Echoing similar sentiment, an economy and capital market analyst, Rotimi Fakayejo, said, “The CBN has said 2026, so there is still a way to go. A lot of things can still happen. They are talking about shareholders’ funds not being part of the capital, but what we are expecting now, at least for the banks that have not yet announced, is for them to pay out as much dividend as possible.
“That way, shareholders would be empowered to buy more shares through the right issues. It may not be within one financial year, but the more important thing is that the government expects them to get more foreign capital than local.
“For a bank like Zenith Bank that has a share issue of 31 billion units with a share price of about N40, that means they would need to do about eight to five billion additional shares to raise that quantum of funds. So, their shareholding would be diluted and if the shareholders do not have the money to buy, it is going to be a loss to them.
“I think they are going to find every means possible to mitigate against that. So, we expect that there should be more jumbo dividend payments from the banks. AccessCorp has declared N1.80; UBA should be able to do something like N2.50; GTCO and Zenith Bank should do as much as N4. So, shareholders can have something to hold on to and use to get more shares.”
However, when reached out to members of the minority shareholder community, they expressed scepticism as to how that would work out.
The National Coordinator of the Progressive Shareholders Association, Boniface Okezie, stated, “That analysis doesn’t hold water. You can only pay what you earn. Most companies do not pay out all that they earn, they pay a ratio of it and move the rest to retained earnings for rainy days.

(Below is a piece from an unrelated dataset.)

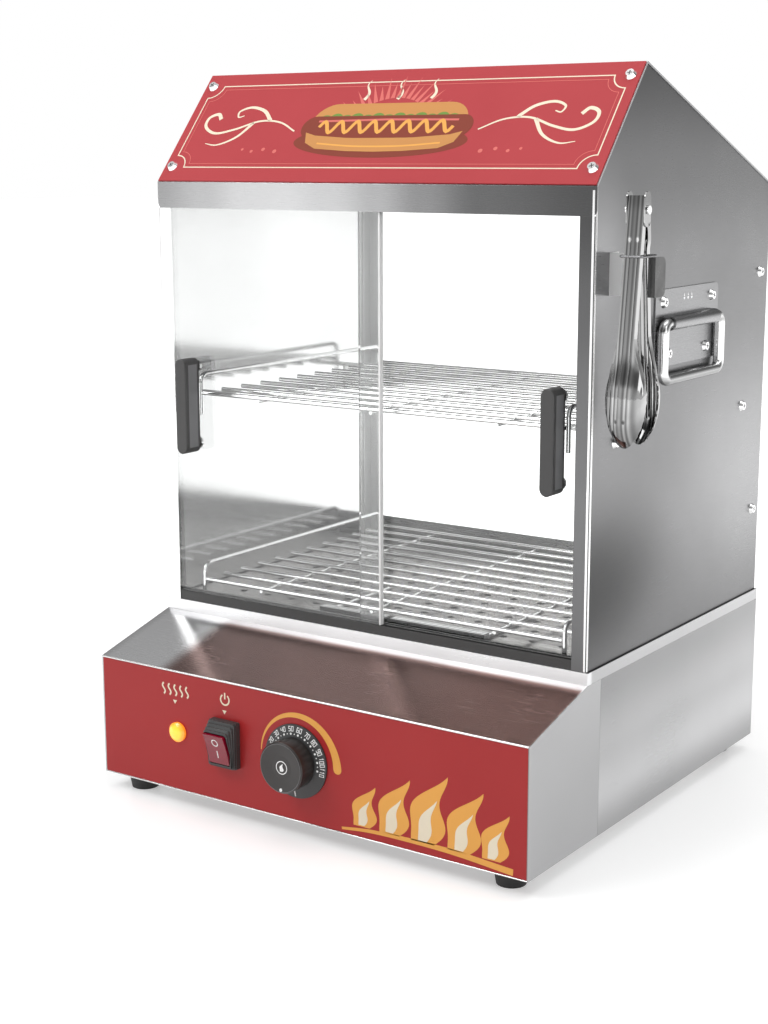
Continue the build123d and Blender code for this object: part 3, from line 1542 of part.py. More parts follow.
with BuildPart() as tongs_ring:
    ring_z = notch_z + ring_wire_radius + running
    ring_drop = tongs_pin_z - ring_z
    ring_front_y = tongs_y - web_reach / cos(radians(front_lean)) - ring_drop * tan(radians(front_lean))
    ring_near = ring_front_y - ring_wire_radius - 2 * running
    ring_far = holder_front_y + sheet + ring_wire_radius + running
    ring_half = hinge_half_width + ring_wire_radius + ring_side_gap
    with BuildLine() as ring_path:
        FilletPolyline(
            (tongs_x - ring_half, ring_near, ring_z),
            (tongs_x + ring_half, ring_near, ring_z),
            (tongs_x + ring_half, ring_far, ring_z),
            (tongs_x - ring_half, ring_far, ring_z),
            radius=ring_bend,
            close=True,
        )
    ring_start = ring_path.line @ 0
    with BuildSketch(Plane(origin=ring_start, z_dir=ring_path.line % 0)):
        Circle(ring_wire_radius)
    sweep()
finish(tongs_ring, "tongs_ring")
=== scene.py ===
"""Looks, light and camera for the hot dog steamer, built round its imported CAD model. Units are metres."""
from math import atan2, cos, pi, radians, sin, sqrt, tan

import bmesh
import bpy
from mathutils import Matrix, Vector
from mathutils.bvhtree import BVHTree


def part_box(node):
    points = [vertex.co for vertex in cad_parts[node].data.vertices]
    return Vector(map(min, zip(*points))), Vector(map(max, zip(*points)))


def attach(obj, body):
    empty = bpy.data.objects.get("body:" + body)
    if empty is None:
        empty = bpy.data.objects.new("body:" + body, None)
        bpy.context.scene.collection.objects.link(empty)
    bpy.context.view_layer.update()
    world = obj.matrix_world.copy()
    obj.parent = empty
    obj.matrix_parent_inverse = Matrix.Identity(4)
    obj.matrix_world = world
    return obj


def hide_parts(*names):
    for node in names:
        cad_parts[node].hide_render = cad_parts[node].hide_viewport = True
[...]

“I do not see banks paying a significant portion of their earnings to encourage investors to buy their shares when they come to the market. The rights issue may be successful or not, so they need to have something to fall back on.”
Okezie also faulted the two-year timeframe for the capital raise as announced by the CBN, saying the required fund was huge and that the Nigerian economy may not be able to support it.
“For me, the money that CBN is asking them to raise is not small. So, they ought to have been spread over many years. Where is the money going to come from? Within Nigeria? They can’t raise such funds here. Unless, of course, they can have foreign equity participation, then some banks can raise money.
“Give the banks a longer time frame to shore up their capital base. Don’t stampede them; give them a longer time frame. Let the banks work it out and not force all of them into the market to court the same set of shareholders,” he stated.
The Chairman of the Ibadan Zone Shareholders Association, Eric Akinduro, told that he didn’t see the possibility of that happening.
“I’m not so sure of that considering the CBN’s ban on the payment of dividends from foreign exchange gains. One thing I’m sure of is that banks would pay dividends, but how jumbo it would be is what I don’t know.
“The banking sector is overregulated already; payment of dividends this year may be even lower because of the numerous regulations.”
Akinduro expressed confidence in the ability of the banks to raise the new capital base.
He declared, “They have done it before and they are performing now. So, investors would have interest. The banks pay the highest dividends and when they come to the market, people will want to invest in them.”
In 2023, the CBN barred banks from using their foreign exchange revaluation gains to pay dividends or as operating expenses.
It reiterated that stance in February.
The February circular from the apex bank, signed by the acting Director of the Banking Supervision Department, Adetona Adedeji, said, “Further to our letter dated September 1, 2023, referenced BSD/DIR/CON/LAB/16/020 on the above subject, the Central Bank of Nigeria wishes to reiterate that banks are required to exercise utmost prudence and set aside FCY revaluation gains as a counter-cyclical buffer to cushion any adverse movements in the FX rate. In this regard, banks shall not utilise such FX revaluation gains to pay dividends or meet operating expenses.”